The global airline industry is facing a major financial shock as the ongoing Iran conflict continues to push oil and jet fuel prices sharply higher. Airlines across the United States, Europe, Asia, and the Middle East are now raising ticket prices, adding fuel surcharges, and cutting flight schedules to deal with soaring operating costs. Industry experts warn that travelers could face one of the most expensive summer travel seasons in years.
The crisis intensified after disruptions around the Strait of Hormuz, one of the world’s most important oil shipping routes. Roughly 20% of global oil supplies move through the region, and the conflict has severely impacted fuel transportation and pricing worldwide. Jet fuel prices have surged from nearly $90 per barrel earlier this year to as high as $200 in some markets, creating massive pressure on airline budgets.
For airlines, fuel is one of the largest operating expenses, often accounting for nearly a quarter of total costs. With prices climbing rapidly, carriers have little choice but to pass those costs onto passengers.
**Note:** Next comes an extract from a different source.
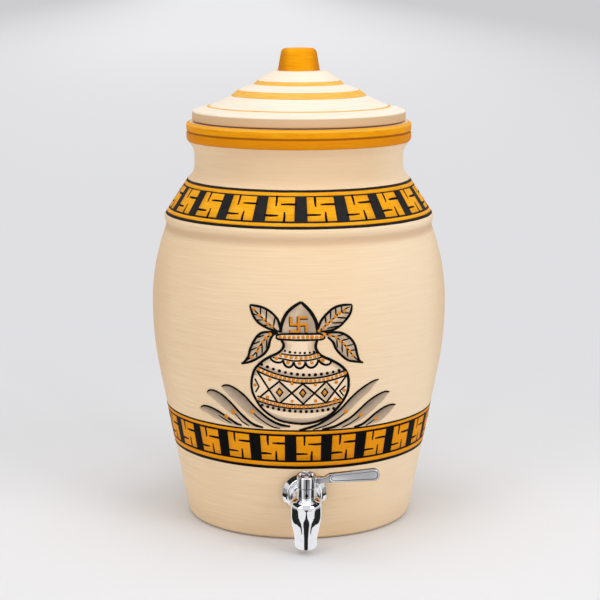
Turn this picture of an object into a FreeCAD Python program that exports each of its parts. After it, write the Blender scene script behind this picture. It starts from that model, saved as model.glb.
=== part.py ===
import FreeCAD, Part
import math
import os

# A fired clay water pot with a loose clay lid and a quarter-turn metal tap, in millimetres.
# The pot stands on the plane Z = 0 with its axis on Z, and the tap points along -Y.
# The tap is drawn upright first, in its own frame: its inlet axis runs along Y through the origin,
# which lies on the pot's outer wall, its spout hangs along -Z and its closed lever points along +X.

# Pot, outside
BASE_RADIUS = 100.7          # where the straight lower wall would meet the table
BELLY_RADIUS = 132.0
LOWER_BEND_HEIGHT = 163.0    # where the lower wall's line would reach the belly radius
UPPER_BEND_HEIGHT = 229.4
LOWER_BELLY_CURVE = 310.0
UPPER_BELLY_CURVE = 198.0
FOOT_CORNER = 5.0
GROOVE_RADIUS, GROOVE_HEIGHT = 118.6, 265.2
BEAD_RADIUS, BEAD_HEIGHT = 121.0, 272.3
SHOULDER_TOP_RADIUS, SHOULDER_TOP_HEIGHT = 99.0, 305.9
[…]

Several international airlines, including Qantas, SAS, and Air New Zealand, have already confirmed airfare increases, while others are quietly adding fuel surcharges to international routes.
In the United States, the financial impact has become increasingly visible. According to the U.S. Transportation Department, major U.S. airlines spent more than $5 billion on jet fuel in March alone, marking a 56% increase compared to February. Airlines are now cutting less profitable routes, reducing seat capacity, and reevaluating expansion plans as they attempt to control expenses.
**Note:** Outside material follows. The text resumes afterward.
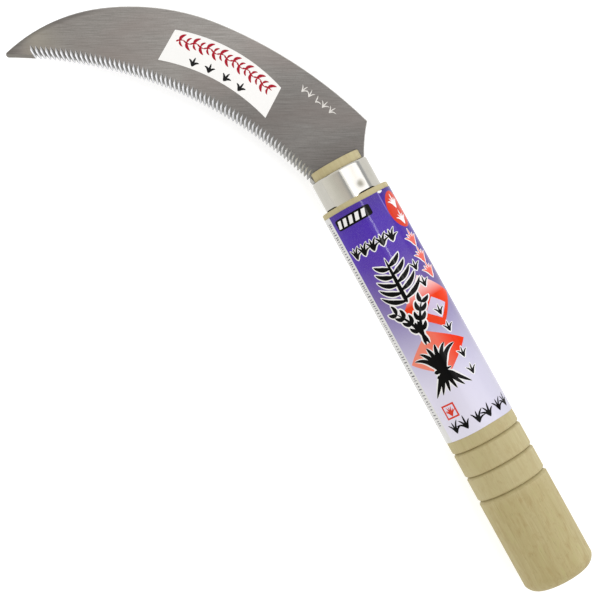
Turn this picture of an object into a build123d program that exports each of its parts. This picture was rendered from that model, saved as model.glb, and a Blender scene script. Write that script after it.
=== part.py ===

Travelers are already beginning to feel the effects. Domestic and international airfare prices have risen significantly over the past several weeks, especially on long-haul flights connecting North America, Europe, and Asia. Industry analysts say international routes are being hit hardest because larger aircraft consume far more fuel during long-distance operations.
The situation is also creating operational challenges beyond fuel costs. Many airlines are being forced to reroute flights to avoid restricted Middle Eastern airspace, resulting in longer flight times, additional fuel burn, and scheduling disruptions. Aviation experts say these diversions are adding millions of dollars in extra expenses each week.
Some carriers are making aggressive cuts to survive the crisis. Reports indicate airlines worldwide have already reduced millions of available seats for the upcoming summer season. Budget airlines are especially vulnerable because their business models depend on low operating costs and affordable fares. Spirit Airlines recently collapsed after fuel expenses surged dramatically during the conflict.
Meanwhile, airline executives and financial analysts believe the pressure may continue for months, even if geopolitical tensions ease. Energy experts say fuel prices are unlikely to return to pre-war levels quickly because global supply chains and refining operations need time to stabilize.
For travelers, experts recommend booking flights earlier than usual, remaining flexible with travel dates, and monitoring fare trends closely. Many analysts believe ticket prices could continue rising throughout 2026 if fuel markets remain unstable.
The aviation industry now faces its biggest challenge since the COVID-19 pandemic, as airlines attempt to balance rising costs, uncertain fuel supplies, and growing passenger demand during the busy summer travel season.